Any community based on self-hosting. Smart Home YouTube channels. If you want to know how to setup multiple cameras and access points with UniFi gear, check out MactelecomNetworks on YouTube. The algorithm should push you in the direction of anyone else of note too.
Thanks for the tips!
Though I'm generally looking for something more like a community/magazine on here where I could ask questions and get personal advice, rather than try to follow someone else do something that isn't exactly what I'm trying to do..
I believe that Reolink cameras plus an NVR allow, but don't require, completely offline recording.
Ubiquiti.
There aren't any. The best you can do is accept that they're compromised and firewall them off from everything except the NVR they're supposed to talk to. Put the whole camera network on a separate VLAN with no gateway.
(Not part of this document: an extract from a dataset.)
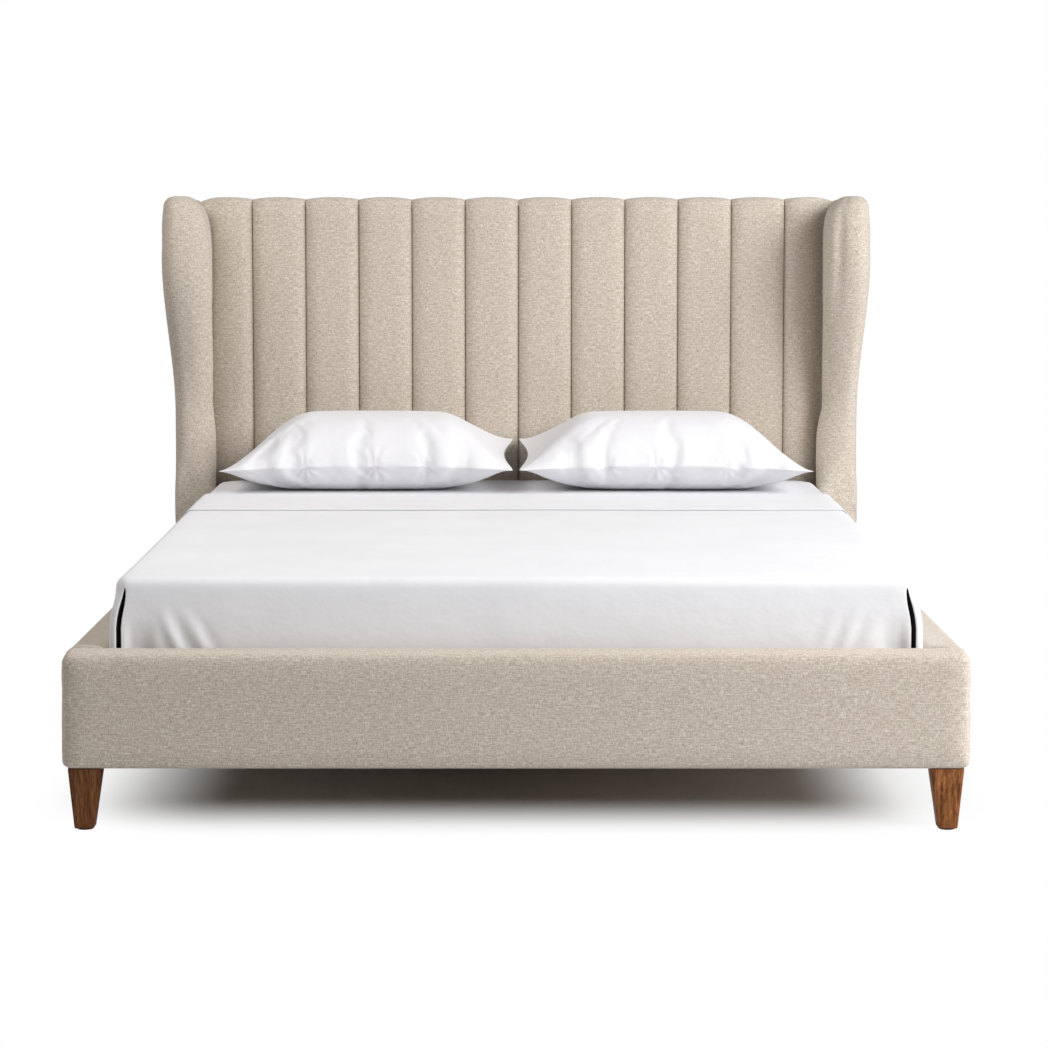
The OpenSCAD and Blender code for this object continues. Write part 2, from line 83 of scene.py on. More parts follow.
soft_lamp("key_lamp", (3.3, -3.0, 2.6), (0, 0.2, 0.5), 2.4, 163, (0.985, 0.99, 1))
soft_lamp("side_lamp", (4.2, -0.6, 2.8), (0, 0, 0.5), 2.4, 100, (0.985, 0.99, 1))
soft_lamp("fill_lamp", (-2.3, -0.6, 3.5), (0, 0, 0.4), 2.4, 60, (1, 0.98, 0.955))
soft_lamp("front_lamp", (1, -8.5, 1), (0, 0, 0.5), 3, 16, (1, 1, 1))


def add(tree, kind, feeds=(), **settings):
    """Adds a node to a tree, sets it up and feeds its inputs with sockets or values."""
    node = tree.nodes.new(kind)
    for key, value in settings.items():
        setattr(node, key, value)
    for key, value in dict(feeds).items():
        if isinstance(value, bpy.types.NodeSocket):
            tree.links.new(value, node.inputs[key])
        else:
            node.inputs[key].default_value = value
    return node


def maths(tree, operation, *values):
    return add(tree, "ShaderNodeMath", enumerate(values), operation=operation).outputs[0]


world = bpy.data.worlds.new("studio")
scene.world = world
world.use_nodes = True
sky = world.node_tree
sky.nodes.clear()
seen = add(sky, "ShaderNodeLightPath")
straight = maths(sky, "MAXIMUM", seen.outputs["Is Camera Ray"], seen.outputs["Is Glossy Ray"])
straight = maths(sky, "MAXIMUM", straight, seen.outputs["Is Transmission Ray"])
around = add(sky, "ShaderNodeBackground", {"Color": (1, 0.965, 0.925, 1), "Strength": 0.15})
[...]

I don't have any security cameras, but unless you have a whole bunch of computers at home, a LAN is what, 3 maybe 4 machines? In my case, it's a desktop machine, two notebooks and an iPad. Those could easily all be stolen by the person who breaks into the house with the cameras.
I don't know what the solution here is because I sure wouldn't trust the Internet as the solution.
A LAN could be zero machines. Point is IP addresses are not routable on the public internet.
That's not really the point. The footage from the camera has to be stored somewhere. Either locally or remotely. If it's remote, there's a chance of it leaking. If it's local, the machine it's on could get stolen. So again, I don't know what the solution is.
I was just being a pedant about your definition of LAN. :)
For a non-pedantic definition, yours is fine.
If you're worried about physical theft then you'll want to enable encryption on the storage drives.